## PROBLEM REQUIREMENTS:
Repeat the material exactly as it appears.

## DATASET EXCERPTS:
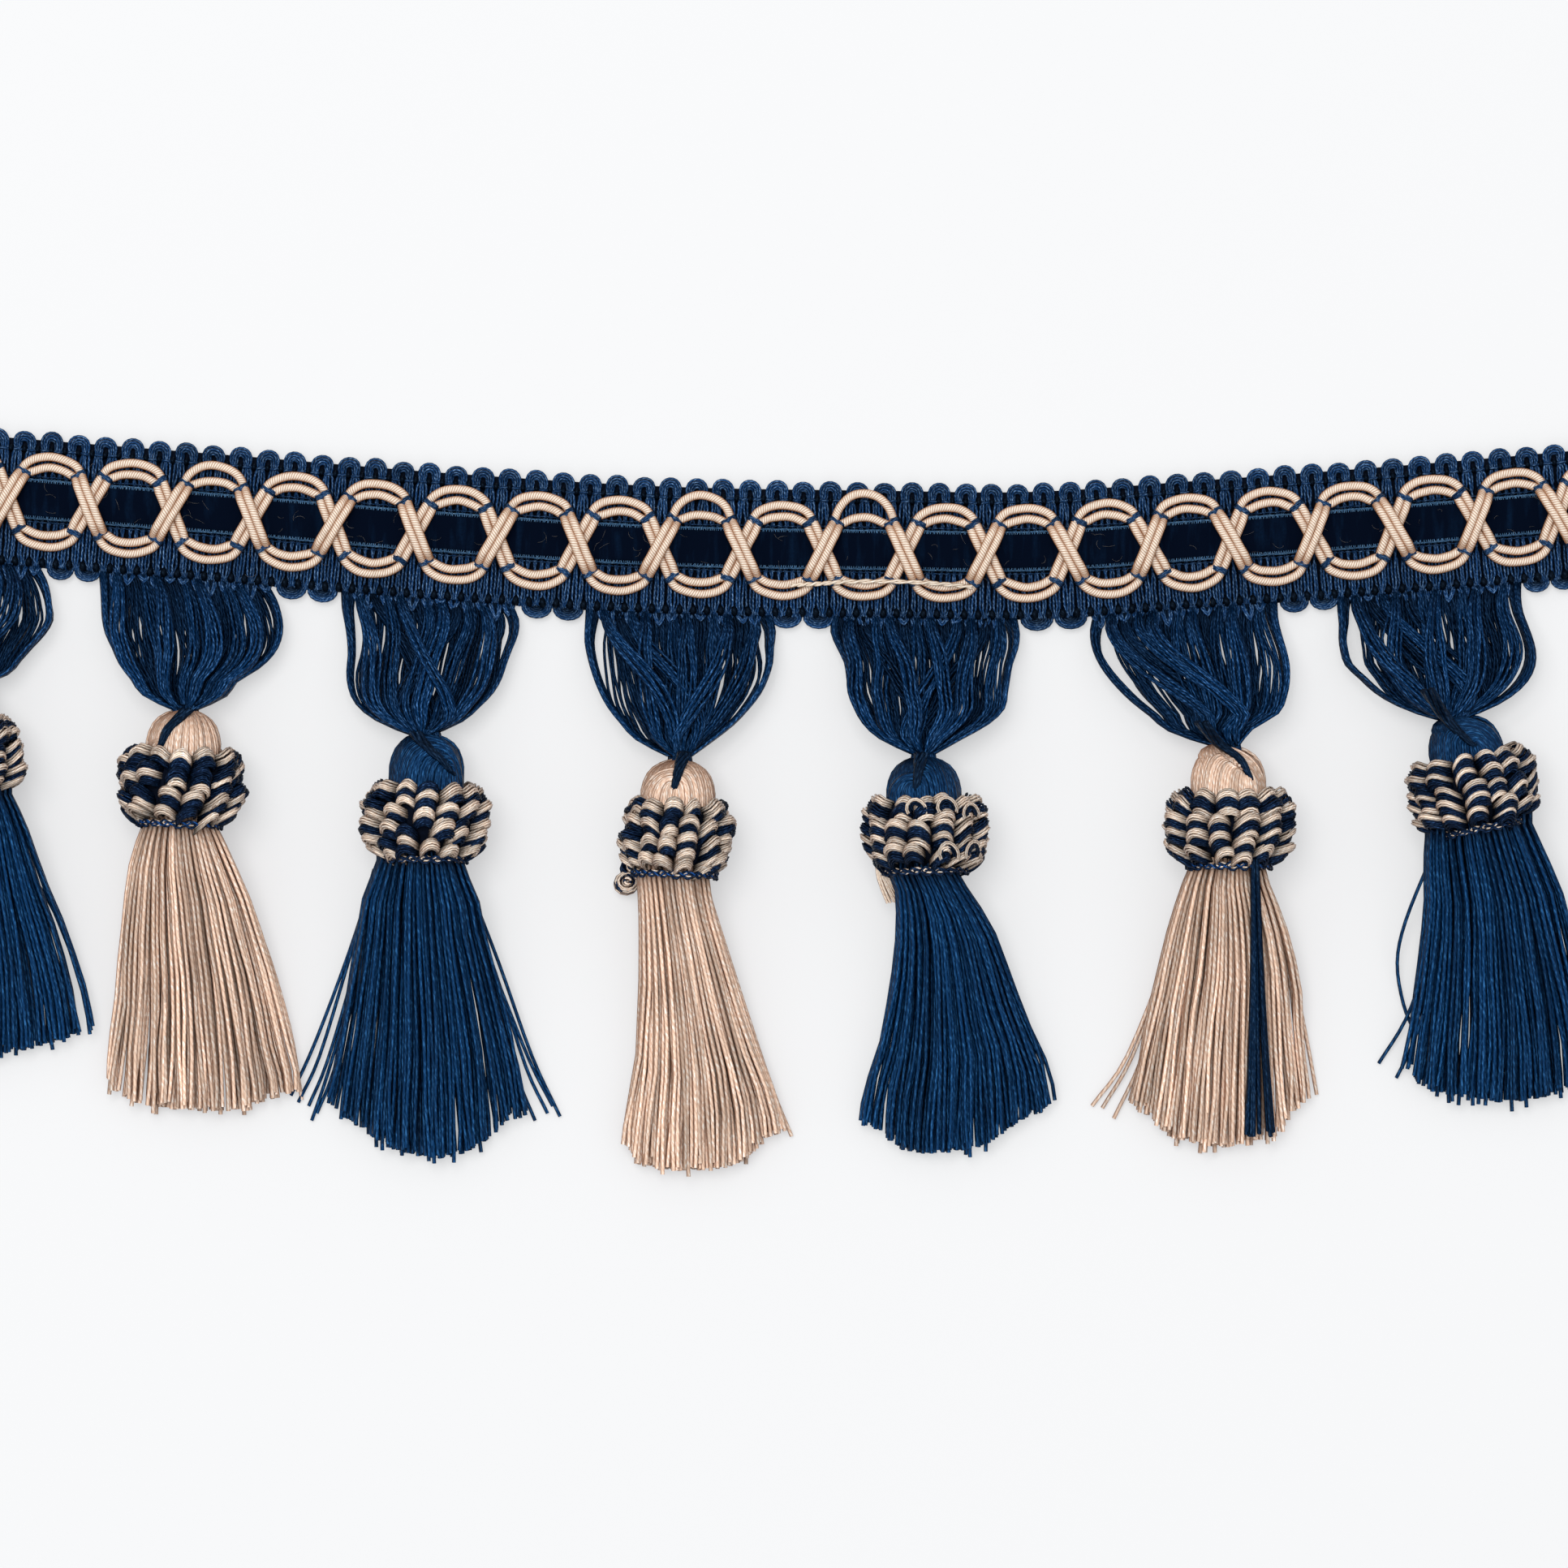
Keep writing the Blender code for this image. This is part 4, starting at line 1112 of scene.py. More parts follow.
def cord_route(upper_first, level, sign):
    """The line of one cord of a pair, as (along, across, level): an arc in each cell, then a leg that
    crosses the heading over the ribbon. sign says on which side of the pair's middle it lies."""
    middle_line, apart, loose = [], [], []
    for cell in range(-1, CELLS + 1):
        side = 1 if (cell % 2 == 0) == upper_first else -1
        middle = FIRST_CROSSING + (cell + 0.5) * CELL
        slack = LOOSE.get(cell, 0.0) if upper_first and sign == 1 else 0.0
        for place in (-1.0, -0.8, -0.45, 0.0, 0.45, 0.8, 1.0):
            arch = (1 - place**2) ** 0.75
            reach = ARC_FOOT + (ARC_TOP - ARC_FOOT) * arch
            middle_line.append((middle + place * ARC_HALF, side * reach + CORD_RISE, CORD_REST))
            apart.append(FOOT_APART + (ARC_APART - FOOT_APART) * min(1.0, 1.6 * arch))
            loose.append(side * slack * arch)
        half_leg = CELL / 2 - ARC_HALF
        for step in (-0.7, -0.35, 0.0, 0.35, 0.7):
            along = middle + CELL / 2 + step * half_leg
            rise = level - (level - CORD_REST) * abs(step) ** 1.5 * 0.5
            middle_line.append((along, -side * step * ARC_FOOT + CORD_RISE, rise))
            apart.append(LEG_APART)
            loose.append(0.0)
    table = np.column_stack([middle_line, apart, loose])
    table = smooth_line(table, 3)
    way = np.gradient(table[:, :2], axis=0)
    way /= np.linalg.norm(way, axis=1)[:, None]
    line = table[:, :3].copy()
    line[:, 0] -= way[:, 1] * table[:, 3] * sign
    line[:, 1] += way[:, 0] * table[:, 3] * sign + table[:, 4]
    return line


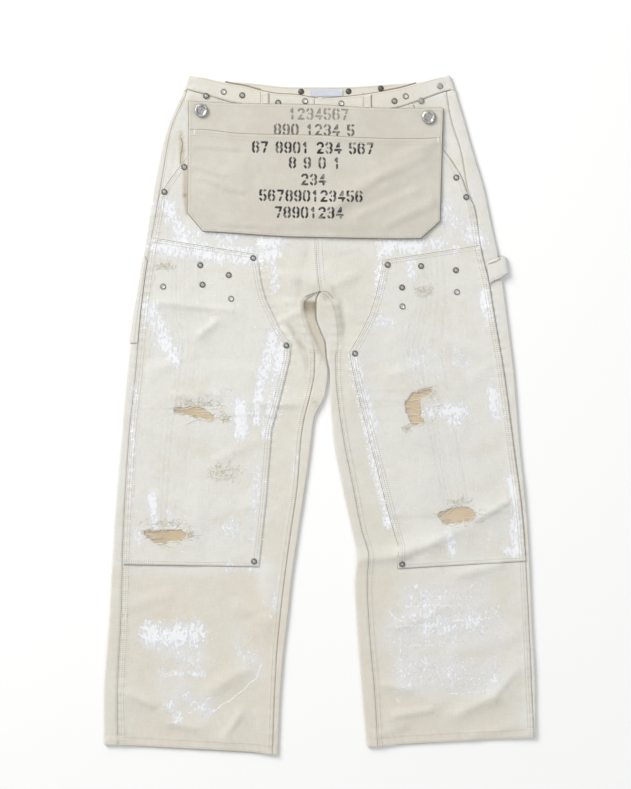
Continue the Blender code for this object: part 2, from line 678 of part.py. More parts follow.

## RESPONSE:
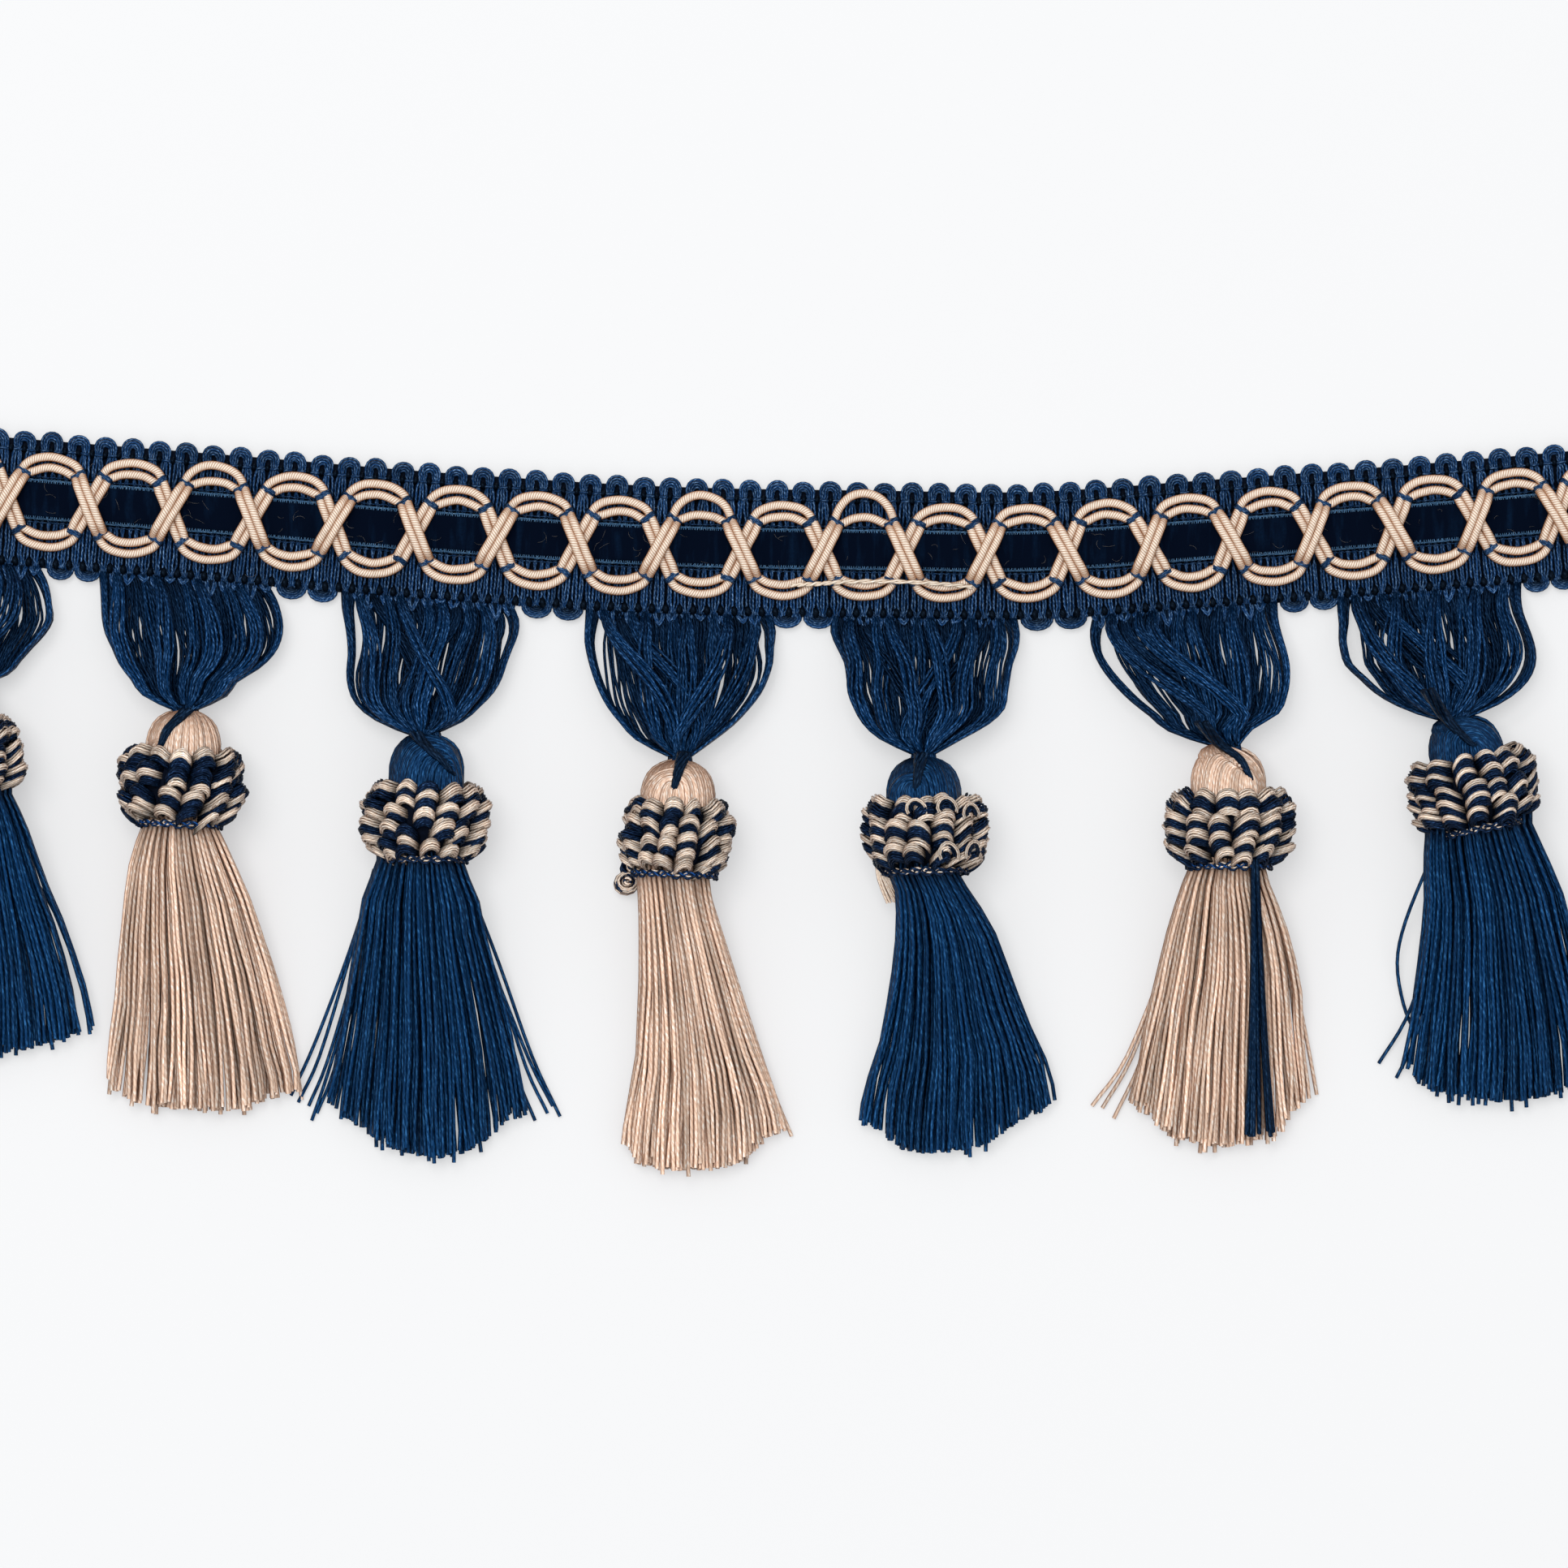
Keep writing the Blender code for this image. This is part 4, starting at line 1112 of scene.py. More parts follow.
def cord_route(upper_first, level, sign):
    """The line of one cord of a pair, as (along, across, level): an arc in each cell, then a leg that
    crosses the heading over the ribbon. sign says on which side of the pair's middle it lies."""
    middle_line, apart, loose = [], [], []
    for cell in range(-1, CELLS + 1):
        side = 1 if (cell % 2 == 0) == upper_first else -1
        middle = FIRST_CROSSING + (cell + 0.5) * CELL
        slack = LOOSE.get(cell, 0.0) if upper_first and sign == 1 else 0.0
        for place in (-1.0, -0.8, -0.45, 0.0, 0.45, 0.8, 1.0):
            arch = (1 - place**2) ** 0.75
            reach = ARC_FOOT + (ARC_TOP - ARC_FOOT) * arch
            middle_line.append((middle + place * ARC_HALF, side * reach + CORD_RISE, CORD_REST))
            apart.append(FOOT_APART + (ARC_APART - FOOT_APART) * min(1.0, 1.6 * arch))
            loose.append(side * slack * arch)
        half_leg = CELL / 2 - ARC_HALF
        for step in (-0.7, -0.35, 0.0, 0.35, 0.7):
            along = middle + CELL / 2 + step * half_leg
            rise = level - (level - CORD_REST) * abs(step) ** 1.5 * 0.5
            middle_line.append((along, -side * step * ARC_FOOT + CORD_RISE, rise))
            apart.append(LEG_APART)
            loose.append(0.0)
    table = np.column_stack([middle_line, apart, loose])
    table = smooth_line(table, 3)
    way = np.gradient(table[:, :2], axis=0)
    way /= np.linalg.norm(way, axis=1)[:, None]
    line = table[:, :3].copy()
    line[:, 0] -= way[:, 1] * table[:, 3] * sign
    line[:, 1] += way[:, 0] * table[:, 3] * sign + table[:, 4]
    return line


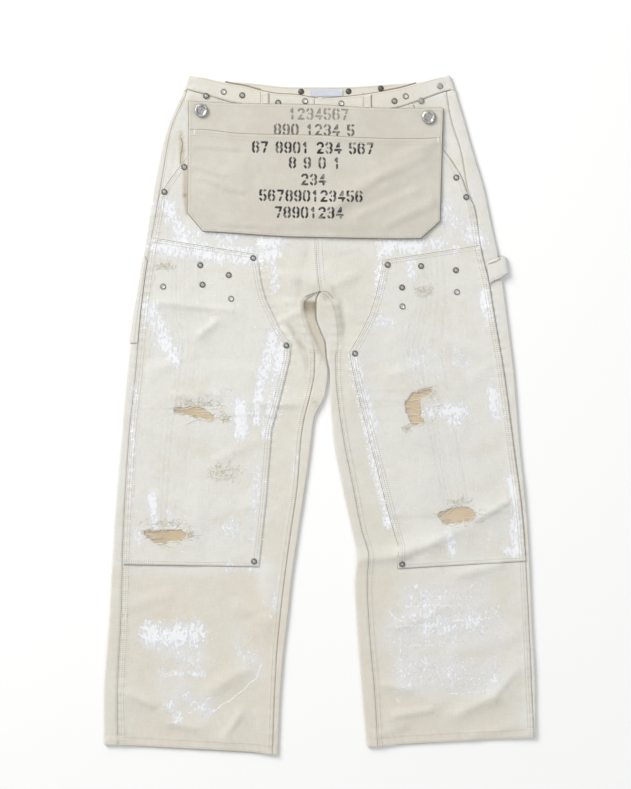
Continue the Blender code for this object: part 2, from line 678 of part.py. More parts follow.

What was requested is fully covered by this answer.